--- Given data ---

━━━

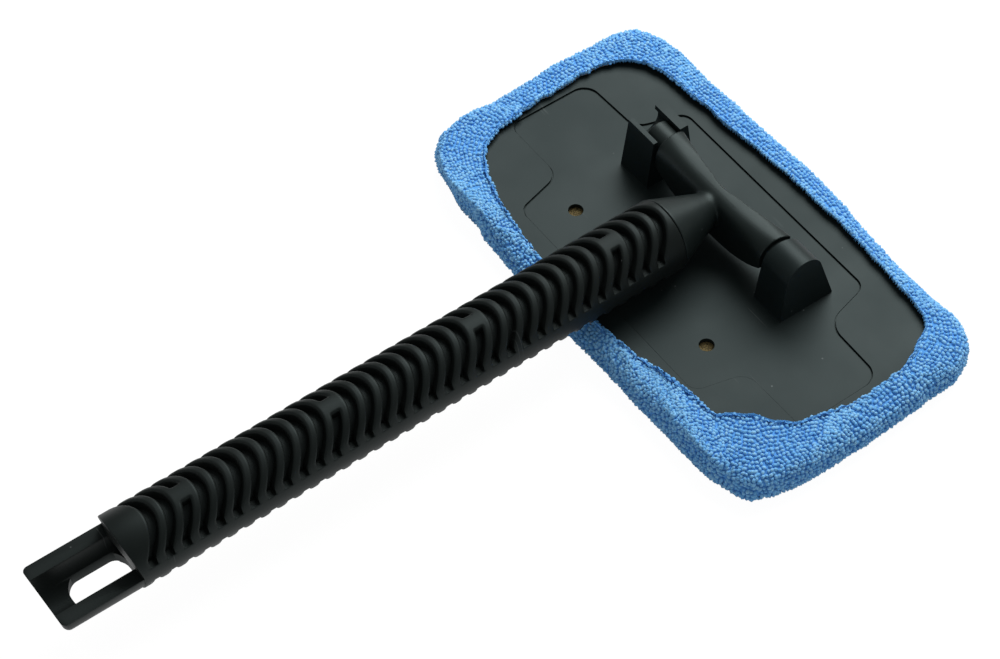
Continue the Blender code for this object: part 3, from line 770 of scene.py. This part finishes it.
# How far the cloth strays from an even one, as (place, outwards, hem's reach, upwards) in millimetres.
# The places are the points of even_ring, from the far end of the socket side and round by the far side.
SLACK = (
    (0, -1.9, 1.0, 0.2), (6, -0.5, 2.5, 0.3), (12, 0.3, 2.4, 0.3), (18, 1.1, -1.0, 0.0),
    (24, 0.6, 0.1, 0.0), (30, -2.9, -0.4, 0.0), (36, -2.9, -2.0, 0.0), (42, -1.5, -2.7, 0.0),
    (48, 0.2, -3.4, 0.2), (54, 2.0, -2.3, 0.3), (60, 2.7, -2.4, 0.3), (66, 2.0, -1.3, 0.2),
    (72, 0.7, -0.3, 0.0), (78, 0.6, 1.8, 0.1), (84, -1.6, 1.8, 0.2), (90, -3.2, 4.6, 0.4),
    (96, -2.2, 4.3, 0.4), (102, 1.2, 2.6, 0.2), (108, 4.2, 1.2, 0.0), (114, 2.7, 0.9, 0.2),
    (120, 1.2, 0.3, 0.0), (126, 2.3, 0.2, 0.2), (132, 1.9, 1.3, 0.2), (138, 0.2, 1.2, 0.0),
    (144, -1.4, 2.6, 0.2), (150, -0.7, 5.0, 0.4), (156, 0.2, 3.3, 0.2), (162, -0.3, 4.3, 0.2),
    (168, -2.4, 8.0, 0.4), (174, -3.0, 9.0, 0.5), (180, -2.4, 5.8, 0.3), (186, 0.6, 2.2, 0.0),
    (192, 2.1, 0.3, 0.0), (198, 2.8, -0.6, 0.0), (204, 3.1, -1.6, 0.0), (210, 3.2, -2.3, 0.0),
    (216, 2.6, -2.5, 0.0), (222, 3.6, -0.1, 0.0), (228, 3.6, 1.8, 0.3), (231, 2.0, 3.8, 0.6),
    (234, 1.6, 6.8, 1.1), (237, 0.3, 9.6, 1.6), (240, -1.2, 12.6, 2.1), (243, -1.3, 14.0, 2.0),
    (246, -0.8, 11.8, 1.2), (249, 0.8, 5.6, 0.2), (252, 2.2, 7.4, 1.1), (255, 2.2, 9.0, 2.1),
    (258, 1.5, 5.8, 1.0), (261, 0.0, 4.0, 0.8), (264, -1.4, 4.2, 0.8), (267, -0.4, 3.2, 0.6),
    (270, 0.4, 1.4, 0.4), (276, 1.7, -0.5, 0.0), (282, 0.9, -0.6, 0.0), (288, 0.3, 0.0, 0.1),
    (294, -1.3, 0.6, 0.2),
)


def even_ring(half_x, half_y, radii, shift):
    """A dense rounded rectangle whose points match those of every other one by their order."""
    signs = ((1, 1), (-1, 1), (-1, -1), (1, -1))
    corners = []
    for (sx, sy), radius, start in zip(signs, radii, (0, 90, 180, 270)):
        centre = (sx * (half_x - radius), sy * (half_y - radius) + shift)
        corners.append(np.array(arc(centre, radius, start, start + 90, 28)))
    points = []
    for k, corner in enumerate(corners):
        points.append(corner)
        parts = 64 if k % 2 == 0 else 28
        shares = np.arange(1, parts)[:, None] / parts
        points.append(corner[-1] + (corners[(k + 1) % 4][0] - corner[-1]) * shares)
    return np.concatenate(points)


def spline(points, parts):
    """A smooth line through points, with extra points between each two."""
    points = np.asarray(points, dtype=float)
    padded = np.concatenate([2 * points[:1] - points[1:2], points, 2 * points[-1:] - points[-2:-1]])
    line = []
    for k in range(len(points) - 1):
        a, b, c, d = padded[k : k + 4]
        for t in np.arange(parts) / parts:
            square, cube = 2 * a - 5 * b + 4 * c - d, 3 * b - 3 * c + d - a
            line.append(0.5 * (2 * b + (c - a) * t + square * t**2 + cube * t**3))
    line.append(points[-1])
    return np.array(line)


def slack_round(count):
    """The cloth's slack at each point round the rim: outwards, hem's reach and upwards."""
    table = np.array(SLACK)
    places = np.arange(count)
    return [np.interp(places, table[:, 0], table[:, k], period=count) * MM for k in (1, 2, 3)]


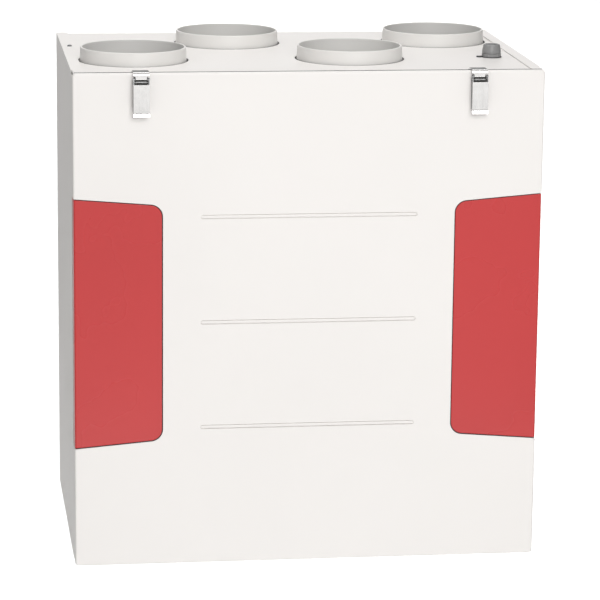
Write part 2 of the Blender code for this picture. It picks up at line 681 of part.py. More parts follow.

━━━

--- Problem to solve ---
Write all of the records out again exactly.

--- Answer to the task ---
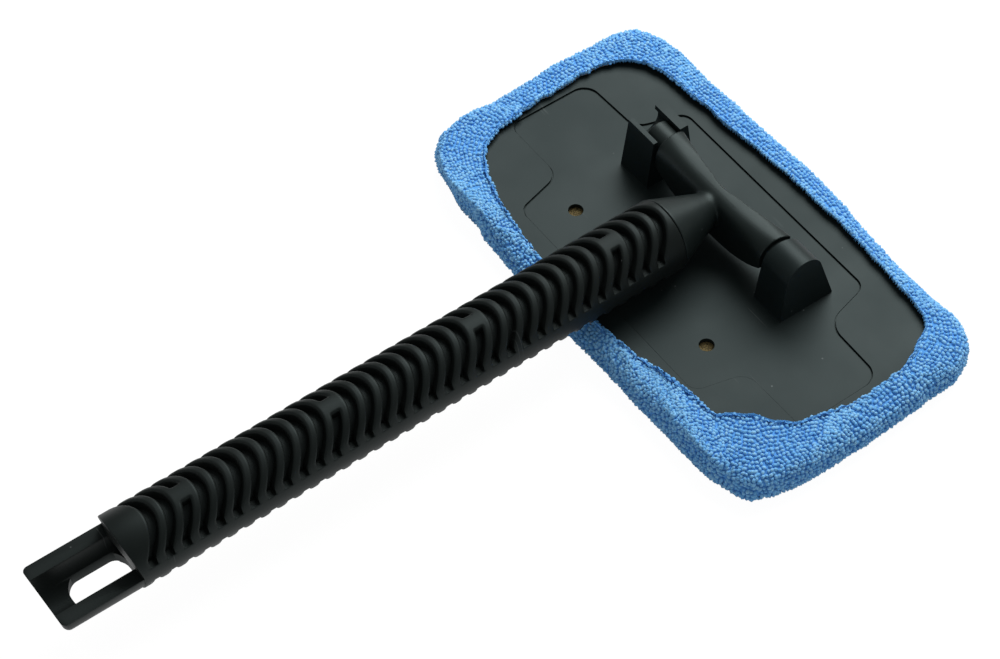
Continue the Blender code for this object: part 3, from line 770 of scene.py. This part finishes it.
# How far the cloth strays from an even one, as (place, outwards, hem's reach, upwards) in millimetres.
# The places are the points of even_ring, from the far end of the socket side and round by the far side.
SLACK = (
    (0, -1.9, 1.0, 0.2), (6, -0.5, 2.5, 0.3), (12, 0.3, 2.4, 0.3), (18, 1.1, -1.0, 0.0),
    (24, 0.6, 0.1, 0.0), (30, -2.9, -0.4, 0.0), (36, -2.9, -2.0, 0.0), (42, -1.5, -2.7, 0.0),
    (48, 0.2, -3.4, 0.2), (54, 2.0, -2.3, 0.3), (60, 2.7, -2.4, 0.3), (66, 2.0, -1.3, 0.2),
    (72, 0.7, -0.3, 0.0), (78, 0.6, 1.8, 0.1), (84, -1.6, 1.8, 0.2), (90, -3.2, 4.6, 0.4),
    (96, -2.2, 4.3, 0.4), (102, 1.2, 2.6, 0.2), (108, 4.2, 1.2, 0.0), (114, 2.7, 0.9, 0.2),
    (120, 1.2, 0.3, 0.0), (126, 2.3, 0.2, 0.2), (132, 1.9, 1.3, 0.2), (138, 0.2, 1.2, 0.0),
    (144, -1.4, 2.6, 0.2), (150, -0.7, 5.0, 0.4), (156, 0.2, 3.3, 0.2), (162, -0.3, 4.3, 0.2),
    (168, -2.4, 8.0, 0.4), (174, -3.0, 9.0, 0.5), (180, -2.4, 5.8, 0.3), (186, 0.6, 2.2, 0.0),
    (192, 2.1, 0.3, 0.0), (198, 2.8, -0.6, 0.0), (204, 3.1, -1.6, 0.0), (210, 3.2, -2.3, 0.0),
    (216, 2.6, -2.5, 0.0), (222, 3.6, -0.1, 0.0), (228, 3.6, 1.8, 0.3), (231, 2.0, 3.8, 0.6),
    (234, 1.6, 6.8, 1.1), (237, 0.3, 9.6, 1.6), (240, -1.2, 12.6, 2.1), (243, -1.3, 14.0, 2.0),
    (246, -0.8, 11.8, 1.2), (249, 0.8, 5.6, 0.2), (252, 2.2, 7.4, 1.1), (255, 2.2, 9.0, 2.1),
    (258, 1.5, 5.8, 1.0), (261, 0.0, 4.0, 0.8), (264, -1.4, 4.2, 0.8), (267, -0.4, 3.2, 0.6),
    (270, 0.4, 1.4, 0.4), (276, 1.7, -0.5, 0.0), (282, 0.9, -0.6, 0.0), (288, 0.3, 0.0, 0.1),
    (294, -1.3, 0.6, 0.2),
)


def even_ring(half_x, half_y, radii, shift):
    """A dense rounded rectangle whose points match those of every other one by their order."""
    signs = ((1, 1), (-1, 1), (-1, -1), (1, -1))
    corners = []
    for (sx, sy), radius, start in zip(signs, radii, (0, 90, 180, 270)):
        centre = (sx * (half_x - radius), sy * (half_y - radius) + shift)
        corners.append(np.array(arc(centre, radius, start, start + 90, 28)))
    points = []
    for k, corner in enumerate(corners):
        points.append(corner)
        parts = 64 if k % 2 == 0 else 28
        shares = np.arange(1, parts)[:, None] / parts
        points.append(corner[-1] + (corners[(k + 1) % 4][0] - corner[-1]) * shares)
    return np.concatenate(points)


def spline(points, parts):
    """A smooth line through points, with extra points between each two."""
    points = np.asarray(points, dtype=float)
    padded = np.concatenate([2 * points[:1] - points[1:2], points, 2 * points[-1:] - points[-2:-1]])
    line = []
    for k in range(len(points) - 1):
        a, b, c, d = padded[k : k + 4]
        for t in np.arange(parts) / parts:
            square, cube = 2 * a - 5 * b + 4 * c - d, 3 * b - 3 * c + d - a
            line.append(0.5 * (2 * b + (c - a) * t + square * t**2 + cube * t**3))
    line.append(points[-1])
    return np.array(line)


def slack_round(count):
    """The cloth's slack at each point round the rim: outwards, hem's reach and upwards."""
    table = np.array(SLACK)
    places = np.arange(count)
    return [np.interp(places, table[:, 0], table[:, k], period=count) * MM for k in (1, 2, 3)]


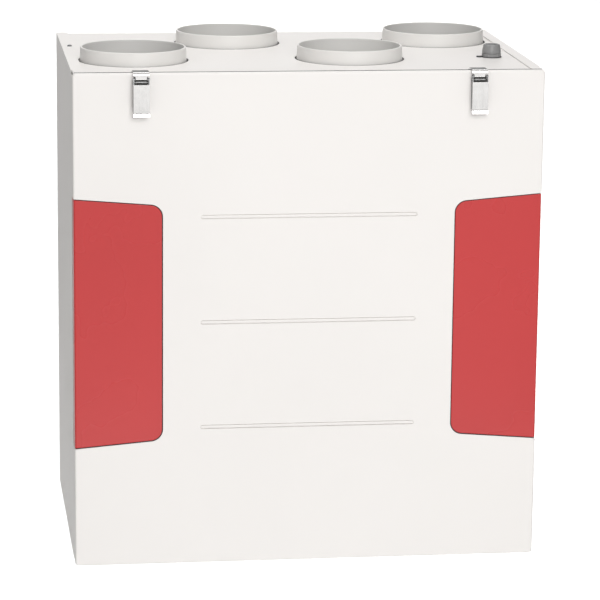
Write part 2 of the Blender code for this picture. It picks up at line 681 of part.py. More parts follow.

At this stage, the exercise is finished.